%%
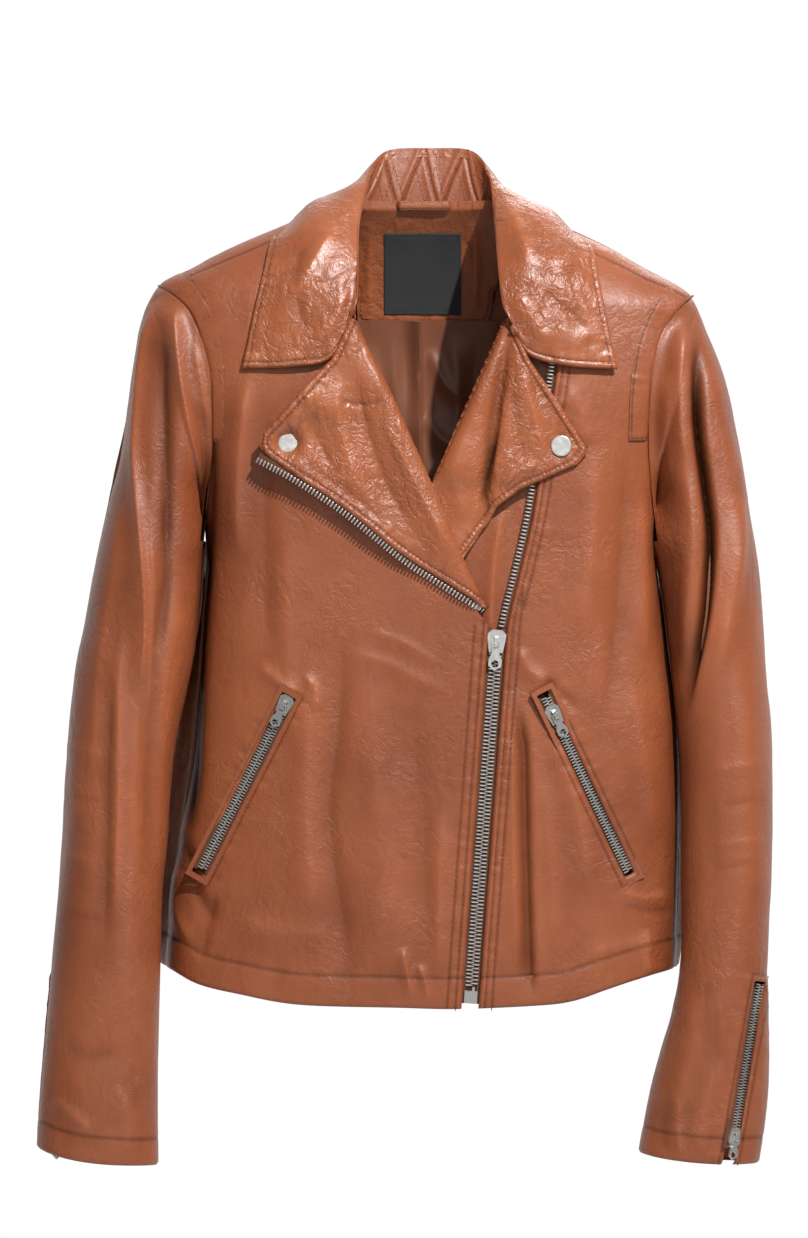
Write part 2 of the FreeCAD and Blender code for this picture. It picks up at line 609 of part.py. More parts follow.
# ---- main zip -----------------------------------------------------------------------
def make_main_zip():
    up, out = ZIP_TOP - ZIP_FOOT, V(0, -1, 0)
    length = up.Length
    tapes = [placed(s, ZIP_FOOT, up, out) for s in zip_tape(length)]
    rows = [placed(s, ZIP_FOOT, up, out) for s in zip_teeth(length, 12.0)]
    y = ZIP_TOP.y

    def along(offset_in, offset_out, half_thick, start):
        """A bar that follows the upper left line, between two offsets across it."""
        line = [(start.x, start.z)] + ZIP_UPPER_LINE
        inner = [(x + offset_in, z) for x, z in line]
        outer = [(x + offset_out, z) for x, z in reversed(line)]
        y0 = y - half_thick
        wire = Part.Wire([
            curve_edge(inner, y0),
            Part.makeLine(V(inner[-1][0], y0, inner[-1][1]), V(outer[0][0], y0, outer[0][1])),
            curve_edge(outer, y0),
            Part.makeLine(V(outer[-1][0], y0, outer[-1][1]), V(inner[0][0], y0, inner[0][1])),
        ])
        return Part.Face(wire).extrude(V(0, 2 * half_thick, 0))

    join = ZIP_TOP + V(0.4, 0, 0.2)
    upper = along(TOOTH_OUT, TAPE_HALF, TAPE_THICK / 2, join)
    upper = upper.cut(shell_layer(0, LEATHER).common(left_front_region()))
    save("main_zip_left_tape", tapes[1], max(upper.Solids, key=lambda s: s.Volume))
    save("main_zip_left_teeth", rows[1], along(TOOTH_IN, TOOTH_OUT, TOOTH_DEEP, join))
    save("main_zip_right_tape", tapes[0])
    save("main_zip_right_teeth", rows[0])
    retainer = box(-4.6, 4.6, -2.2, 2.2, 0.0, 9.0).cut(box(-20, 20, -0.5, 0.5, -1, 10))
    pin = box(TOOTH_IN, 2.6, -1.4, 1.4, 9.1, 11.9)
    save("main_zip_box", *[placed(s, ZIP_FOOT, up, out) for s in (retainer, pin)])
    save("main_zip_slider", placed(slider(), ZIP_TOP - V(up).normalize() * 10, up, out))
    save("main_zip_pull", placed(pull(), ZIP_TOP - V(up).normalize() * 10, up, out))


def main():
    os.makedirs("parts", exist_ok=True)
    holes = {side: pocket_hole(side) for side in POCKETS}
    neck = make_body(holes)
    make_wind_flap()
    make_shoulder_patches()
    make_hang_loop(make_collar(), neck)
    make_lapels()
    make_snaps()
    make_main_zip()
    for side in ("right", "left"):
        make_pocket(side)
        make_sleeve(side)
        make_cuff_zip(side)


main()
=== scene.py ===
"""Looks of the leather riding jacket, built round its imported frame.

Lengths in the tables are millimetres in the row frame: X towards the wearer's left,
Z up, front facing -Y, origin at the hang loop. Leather panels are fine grids on the
same cross-sections as the CAD shell, trimmed along their seams and then shaped by
folds, seams, edges and small wrinkles. Everything is turned into metres in make_mesh.
"""
import json
import math

import bpy
import numpy as np
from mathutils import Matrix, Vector


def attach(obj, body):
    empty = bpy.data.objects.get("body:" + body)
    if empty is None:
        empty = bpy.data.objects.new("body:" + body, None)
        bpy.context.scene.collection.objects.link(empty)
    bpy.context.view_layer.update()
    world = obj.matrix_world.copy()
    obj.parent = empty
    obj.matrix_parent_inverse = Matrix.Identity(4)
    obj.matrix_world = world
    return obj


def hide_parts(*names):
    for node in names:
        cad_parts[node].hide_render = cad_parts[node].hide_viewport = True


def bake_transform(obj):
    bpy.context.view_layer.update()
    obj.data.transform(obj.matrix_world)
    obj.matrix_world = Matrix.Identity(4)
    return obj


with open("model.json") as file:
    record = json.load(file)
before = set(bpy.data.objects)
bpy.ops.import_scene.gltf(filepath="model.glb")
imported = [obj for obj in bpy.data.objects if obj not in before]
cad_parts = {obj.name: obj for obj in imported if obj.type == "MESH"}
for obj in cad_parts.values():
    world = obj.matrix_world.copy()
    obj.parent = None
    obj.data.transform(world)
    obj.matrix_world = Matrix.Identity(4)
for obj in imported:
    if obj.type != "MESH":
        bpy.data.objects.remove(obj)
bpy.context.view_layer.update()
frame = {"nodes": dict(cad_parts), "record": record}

MM = 0.001
SIGN = {"right": -1, "left": 1}      # the way out along X

# ---- camera --------------------------------------------------------------------
camera = bpy.data.objects.new("camera", bpy.data.cameras.new("camera"))
bpy.context.collection.objects.link(camera)
camera.data.lens = 250
camera.data.clip_end = 100
camera.location = (-0.0144, -6.235, -0.2988)
camera.rotation_euler = (math.radians(90), 0, 0)
bpy.context.scene.camera = camera

# ---- cross-sections: height, right side, left side, half depth, squareness --------
BODY_MID_Y = -24.0
BODY_SECTIONS = [
    (3, -58, 58, 22, 2.2), (-16, -102, 100, 34, 2.3), (-33, -142, 136, 42, 2.4), (-47, -168, 160, 47, 2.6),
    (-57, -188, 178.5, 50, 2.8), (-69, -193, 194, 53, 3.0), (-90, -189, 191, 57, 3.2),
    (-125, -181, 185, 60, 3.5),
    (-175, -168, 173, 60, 3.7), (-240, -157, 165.5, 60, 3.5), (-300, -159, 171, 60, 3.2),
    (-350, -163, 177.5, 60, 3.0),
    (-400, -167, 182, 60, 2.8), (-450, -174, 183, 60, 2.7), (-520, -183, 182, 60, 2.6),
    (-590, -188, 179, 60, 2.6),
]
# Sleeves: height, outer side, inner side, middle, half depth.
SLEEVE_SECTIONS = {
    "right": [
        (-59, -190.8, -188, -24, 2), (-63, -193.6, -174, -24, 20), (-72, -198.2, -146, -24, 37),
        (-92, -202.5, -134, -25, 45), (-125, -209, -130, -26, 48), (-165, -215.5, -134, -28, 49),
        (-210, -225, -148, -30, 48), (-255, -235, -158.4, -32, 48), (-290, -241.5, -161, -34, 47),
        (-330, -248, -168, -37, 46), (-400, -255, -183, -42, 43), (-480, -261, -188.5, -47, 39),
        (-560, -268, -190.5, -52, 34), (-640, -275, -192, -56, 30), (-700, -279, -191, -59, 28),
    ],
    "left": [
        (-66, 192.4, 190, -24, 2), (-70, 195, 178, -24, 18), (-77, 198.4, 156, -24, 32),
        (-94, 204.6, 141, -25, 43),
        (-125, 214.8, 138, -26, 48), (-165, 224, 142, -28, 49), (-210, 230.5, 153, -30, 48),
        (-255, 239, 167, -32, 48), (-330, 246, 177.5, -37, 46), (-400, 250, 184.5, -42, 43),
        (-480, 249, 185, -47, 39), (-550, 246, 184, -52, 35), (-640, 246, 163, -56, 31),
        (-700, 238, 150, -59, 29),
    ],
}
HEM = [(-215, -540), (-186, -550), (-163, -561), (-132, -568), (-90, -575), (-20, -577), (22, -578),
       (76, -576),
       (105, -573), (130, -565), (152, -558), (180, -551), (215, -546)]
ARMHOLES = {
    "right": [(-191.5, -58), (-172, -73.5), (-163.5, -88), (-156.5, -108), (-153.2, -130), (-152.5, -180),
              (-160, -243)],
    "left": [(194, -65.5), (180.5, -78), (169, -96.7), (163.4, -125), (160.8, -165), (162.6, -195),
             (168, -243)],
}
CUFFS = {
    "right": [(-300, -668), (-268, -682), (-230, -689), (-170, -691)],
    "left": [(130, -674), (165, -684), (210, -689), (262, -689)],
}
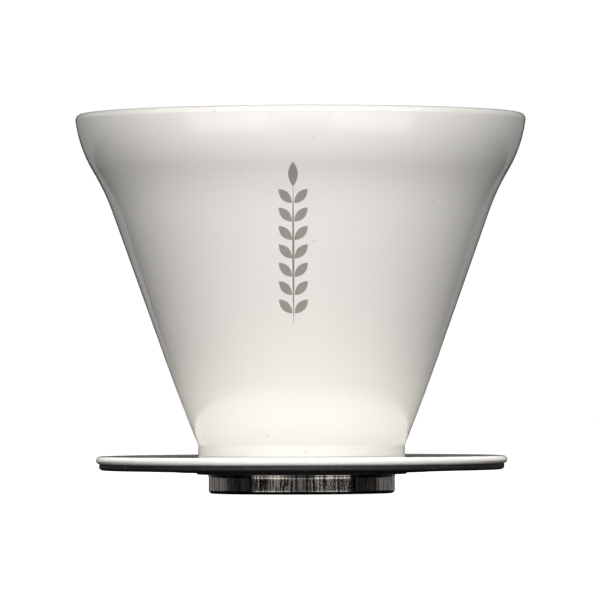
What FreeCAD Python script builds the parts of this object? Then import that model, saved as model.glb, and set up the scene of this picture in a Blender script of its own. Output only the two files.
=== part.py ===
"""Double-walled pour-over coffee dripper, in millimetres.

+Z is up and runs along the dripper's axis. The origin is the centre of the spigot's foot, on the surface
that the dripper stands on. Each piece is one solid and goes to its own STEP file in parts/.
"""
import FreeCAD
import Part
import math
import os

# ---- driving dimensions -------------------------------------------------------------------------------

# lip: the shell's outer half and the cone's inner half meet on the crest
MOUTH_R = 60.0
HEIGHT = 101.1
LIP_ROUND_R = 1.6
LIP_CENTRE_R = MOUTH_R - LIP_ROUND_R

# outer shell, from the lip down: shoulder, waist, straight cone, root and neck, all tangent
SHELL_T = 0.6
SHOULDER_TOP_ANGLE = 7.3
SHOULDER_END_ANGLE = 30.8
SHOULDER_R = 34.8
WAIST_R = 62.5
OUTER_CONE_ANGLE = 19.55
OUTER_CONE_RUN = 40.9
ROOT_R = 548.0
NECK_CORNER_R = 1.2
NECK_R = 27.55
NECK_END_Z = 10.0

# inner cone: 60 degrees included, with a round throat
CONE_T = 0.6
INNER_CONE_ANGLE = 30.0
THROAT_R = 10.0
THROAT_ROUND_R = 4.0
THROAT_END_Z = 12.0

# spiral ribs on the inner cone
RIB_COUNT = 12
RIB_TWIST = 58.0
RIB_WIDTH = 2.0
RIB_FOOT_Z = 27.0
RIB_TOP_Z = 88.0
RIB_FOOT_RISE = 1.5
RIB_TOP_RISE = 0.8
RIB_ROOT = 0.25

# spigot: a flange welded in the neck, the seat for the plate and pad, the free end and a foot curled in
SPIGOT_T = 0.8
SPIGOT_RIM_Z = 12.4
FLANGE_ROUND_R = 1.0
FLANGE_ROOT_R = 0.4
SEAT_R = 25.0
SPIGOT_R = 24.8
SPIGOT_TOP_Z = 4.0
TAPER_BEND_R = 2.6
FOOT_ROUND_R = 1.0
FOOT_LAND = 1.2

# floor pan: closes the spigot, stands on the curled foot, and is welded in by its upturned rim
PAN_T = 0.8
PAN_Z = 2.5
PAN_RIM_Z = 4.0
PAN_CORNER_R = 1.0

# outlet tube, from over the throat to just short of the foot
TUBE_T = 0.6
TUBE_TOP_Z = 16.0
TUBE_END_Z = 1.0

# copper heat shield wrapped on the inner cone
SHIELD_T = 0.2
SHIELD_LOW_Z = 30.0
SHIELD_HIGH_Z = 92.0

# getter pellet and its strap, on the floor pan inside the vacuum
PAN_PITCH_R = 16.4
GETTER_R = 3.5
GETTER_H = 2.0
STRAP_W = 3.0
STRAP_T = 0.3
STRAP_FOOT = 2.5

# evacuation port, its solder bead and its cover
PORT_R = 1.2
BEAD_R = 2.2
BEAD_H = 0.6
COVER_R = 4.2
COVER_DROP = 1.1
COVER_T = 0.3

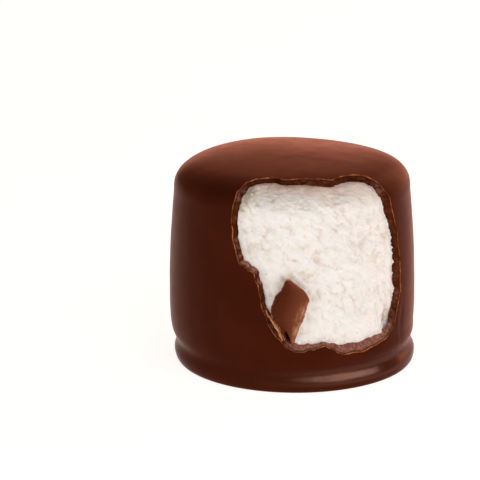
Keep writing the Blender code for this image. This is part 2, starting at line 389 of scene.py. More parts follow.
%%
* **Required work**: Repeat these lines exactly and nothing more: the one containing "make_lapels()", the one containing "obj.parent = empty", and all the lines between.

* **Answer below**:
    make_lapels()
    make_snaps()
    make_main_zip()
    for side in ("right", "left"):
        make_pocket(side)
        make_sleeve(side)
        make_cuff_zip(side)


main()
=== scene.py ===
"""Looks of the leather riding jacket, built round its imported frame.

Lengths in the tables are millimetres in the row frame: X towards the wearer's left,
Z up, front facing -Y, origin at the hang loop. Leather panels are fine grids on the
same cross-sections as the CAD shell, trimmed along their seams and then shaped by
folds, seams, edges and small wrinkles. Everything is turned into metres in make_mesh.
"""
import json
import math

import bpy
import numpy as np
from mathutils import Matrix, Vector


def attach(obj, body):
    empty = bpy.data.objects.get("body:" + body)
    if empty is None:
        empty = bpy.data.objects.new("body:" + body, None)
        bpy.context.scene.collection.objects.link(empty)
    bpy.context.view_layer.update()
    world = obj.matrix_world.copy()
    obj.parent = empty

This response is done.